Except that hardware fails, but software should stay reliably running in the face of that system.

Think of software more as a neighbourhood, or even an entire city. Rebuilding any given building should not impact the running of the city itself.

Software is the creation of the spec.
To a newb just using Postgres should be new and exciting. It's such a rich database I am still learning, even after years using it.

Maybe that was just a bad example. But I don't know, even just using old HTML and CSS to set the page is always interesting to me, because there are always problems to overcome. How do we make everything fit on the page without it being cluttered? How do we let the user do this thing that they want while also not interfering with this other thing that they say they want?
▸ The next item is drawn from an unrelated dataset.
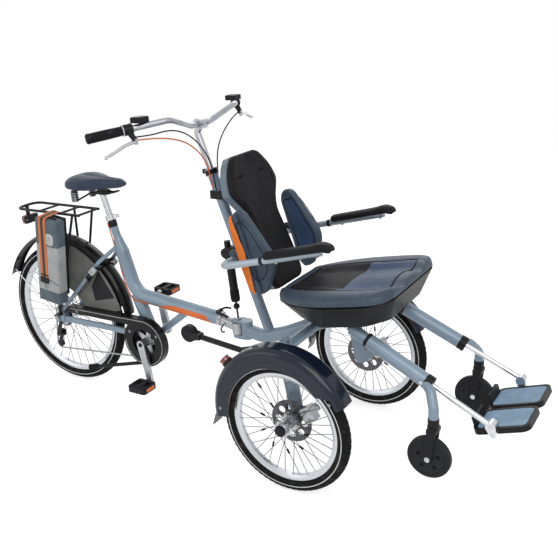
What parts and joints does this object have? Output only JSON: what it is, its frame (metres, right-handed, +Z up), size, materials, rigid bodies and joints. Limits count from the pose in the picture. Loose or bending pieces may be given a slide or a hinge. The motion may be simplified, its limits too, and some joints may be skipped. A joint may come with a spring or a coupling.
{
  "type": "wheelchair bicycle",
  "caption": "Bicycle with a padded passenger chair on two front wheels, steered from behind about an upright pivot, with footrests, casters, rack and battery.",
  "frame": {"origin": "on the ground under the middle of the machine's bounding box", "axes": "+X is forward, the way of travel; +Y is to the rider's left; +Z is up"},
  "size_m": [2.4788, 0.9198, 1.29],
  "materials": {
    "frame_paint": "satin blue-grey",
    "dark_paint": "dark semi-gloss",
    "navy_gloss": "gloss dark navy",
    "bare_metal": "satin",
    "steel": "brushed",
    "bright_metal": "bright",
    "black_plastic": "matte black",
    "grey_plastic": "matte grey",
    "blue_vinyl": "soft blue-grey vinyl",
    "black_vinyl": "soft black vinyl",
    "blue_foam": "light blue pad",
    "rubber": "matte black",
    "tyre": "black with a pale wall line",
    "strap": "woven orange and black",
    "red_lens": "red lens"
  },
  "bodies": {
    "chair": {"chair_frame": "frame_paint", "pivot_pin": "steel", "handlebar_post": "frame_paint", "stem": "bare_metal", "handlebar": "bright_metal", "grips": "rubber", "brake_levers": "black_plastic", "bar_cables": "black_plastic", "spring_strut": "dark_paint", "post_brackets": "frame_paint", "backrest_shell": "blue_vinyl", "backrest_cushion": "black_vinyl", "side_pads": "blue_vinyl", "side_pad_shells": "black_plastic", "seat_pan": "black_plastic", "seat_cushion": "blue_vinyl", "footrest_rods": "bright_metal", "footplates": "black_plastic", "foot_pads": "blue_foam", "front_mudguards": "navy_gloss", "mudguard_lamps": "red_lens", "brake_calipers": "bare_metal", "anti_tip_arm": "dark_paint"},
    "bicycle_rear": {"rear_frame": "frame_paint", "rear_axle": "steel", "coupling": "bare_metal", "seat_post": "bare_metal", "saddle_rails": "dark_paint", "saddle": "black_vinyl", "chain": "steel", "chain_case": "black_plastic", "derailleur": "dark_paint", "rear_mudguard": "navy_gloss", "coat_guards": "grey_plastic", "rear_rack": "dark_paint", "battery": "grey_plastic", "rack_straps": "strap", "rack_lamp": "red_lens", "ring_lock": "dark_paint"},
    "rear_wheel": {"rear_wheel": "bare_metal", "rear_tyre": "tyre"},
    "front_wheel_left": {"front_wheel_left": "bare_metal", "front_tyre_left": "tyre"},
    "armrest_left": {"armrest_left": "bare_metal", "arm_pad_left": "black_vinyl"},
    "caster_fork_left": {"caster_fork_left": "frame_paint"},
    "caster_wheel_left": {"caster_wheel_left": "black_plastic"},
    "pedal_left": {"pedal_left": "black_plastic"},
    "front_wheel_right": {"front_wheel_right": "bare_metal", "front_tyre_right": "tyre"},
    "armrest_right": {"armrest_right": "bare_metal", "arm_pad_right": "black_vinyl"},
    "caster_fork_right": {"caster_fork_right": "frame_paint"},
    "caster_wheel_right": {"caster_wheel_right": "black_plastic"},
    "pedal_right": {"pedal_right": "black_plastic"},
    "crankset": {"crankset": "bare_metal"},
    "side_stand": {"side_stand": "black_plastic"},
    "anti_tip_wheel": {"anti_tip_wheel": "black_plastic"}
  },
  "joints": [
    {"name": "steering", "type": "hinge", "parent": "chair", "child": "bicycle_rear", "pos_m": [0.0474, 0, 0.417], "axis": [0, 0, 1], "range_deg": [-35, 35]},
    {"name": "rear_wheel_spin", "type": "hinge", "parent": "bicycle_rear", "child": "rear_wheel", "pos_m": [-0.9076, 0, 0.327], "axis": [0, 1, 0], "continuous": true},
    {"name": "crank_spin", "type": "hinge", "parent": "bicycle_rear", "child": "crankset", "pos_m": [-0.4046, 0, 0.293], "axis": [0, 1, 0], "continuous": true},
    {"name": "side_stand_fold", "type": "hinge", "parent": "bicycle_rear", "child": "side_stand", "pos_m": [-0.4276, -0.025, 0.178], "axis": [0, -1, 0], "range_deg": [0, 15]},
    {"name": "anti_tip_wheel_spin", "type": "hinge", "parent": "chair", "child": "anti_tip_wheel", "pos_m": [-0.0396, -0.205, 0.458], "axis": [0, 1, 0], "continuous": true},
    {"name": "front_wheel_left_spin", "type": "hinge", "parent": "chair", "child": "front_wheel_left", "pos_m": [0.4574, 0.3425, 0.25], "axis": [0, 1, 0], "continuous": true},
    {"name": "pedal_left_spin", "type": "hinge", "parent": "crankset", "child": "pedal_left", "pos_m": [-0.43119, 0.15, 0.46091], "axis": [0, 1, 0], "continuous": true},
    {"name": "armrest_left_fold", "type": "hinge", "parent": "chair", "child": "armrest_left", "pos_m": [0.1614, 0.15, 0.765], "axis": [0, -1, 0], "range_deg": [0, 90]},
    {"name": "caster_left_swivel", "type": "hinge", "parent": "chair", "child": "caster_fork_left", "pos_m": [0.9524, 0.235, 0.345], "axis": [0, 0, 1], "continuous": true},
    {"name": "caster_wheel_left_spin", "type": "hinge", "parent": "caster_fork_left", "child": "caster_wheel_left", "pos_m": [0.9394, 0.235, 0.2], "axis": [0, 1, 0], "continuous": true},
    {"name": "front_wheel_right_spin", "type": "hinge", "parent": "chair", "child": "front_wheel_right", "pos_m": [0.4574, -0.3425, 0.25], "axis": [0, 1, 0], "continuous": true},
    {"name": "pedal_right_spin", "type": "hinge", "parent": "crankset", "child": "pedal_right", "pos_m": [-0.37801, -0.15, 0.12509], "axis": [0, 1, 0], "continuous": true},
    {"name": "armrest_right_fold", "type": "hinge", "parent": "chair", "child": "armrest_right", "pos_m": [0.1614, -0.15, 0.765], "axis": [0, -1, 0], "range_deg": [0, 90]},
    {"name": "caster_right_swivel", "type": "hinge", "parent": "chair", "child": "caster_fork_right", "pos_m": [0.9524, -0.235, 0.345], "axis": [0, 0, 1], "continuous": true},
    {"name": "caster_wheel_right_spin", "type": "hinge", "parent": "caster_fork_right", "child": "caster_wheel_right", "pos_m": [0.9394, -0.235, 0.2], "axis": [0, 1, 0], "continuous": true}
  ]
}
After many years, I like to use old, established pieces, but fitting the pieces together is what I find interesting.

At the same time, when I was first starting out, there was a greater urge to roll my own. I remember rolling my own diff program, in PHP. It was worse at diffing than figuring out how to safely pass the inputs into the shell, and just using good old diff, but it made me happy and it was a useful mental exercise. Newbs need to stretch their wings and see how far they can fly. Their flight is probably much worse than just hopping on the ol' jet. It's a hard problem.

A little bit beside your point but I like your example and agree with it.

In the example the Senior IS the Newb at whatever team/managerial issue is part of their new frontier. Unless they have experience to run those ideas by they don't have anyone to point them to "postgres".

I'm not sure the applying the ideas in the article requires Servant Leaders™ to explain to the people they're leading what Servant Leading™ is. I read it more as, if you're in a leadership position, here are some ideas which might make you more effective.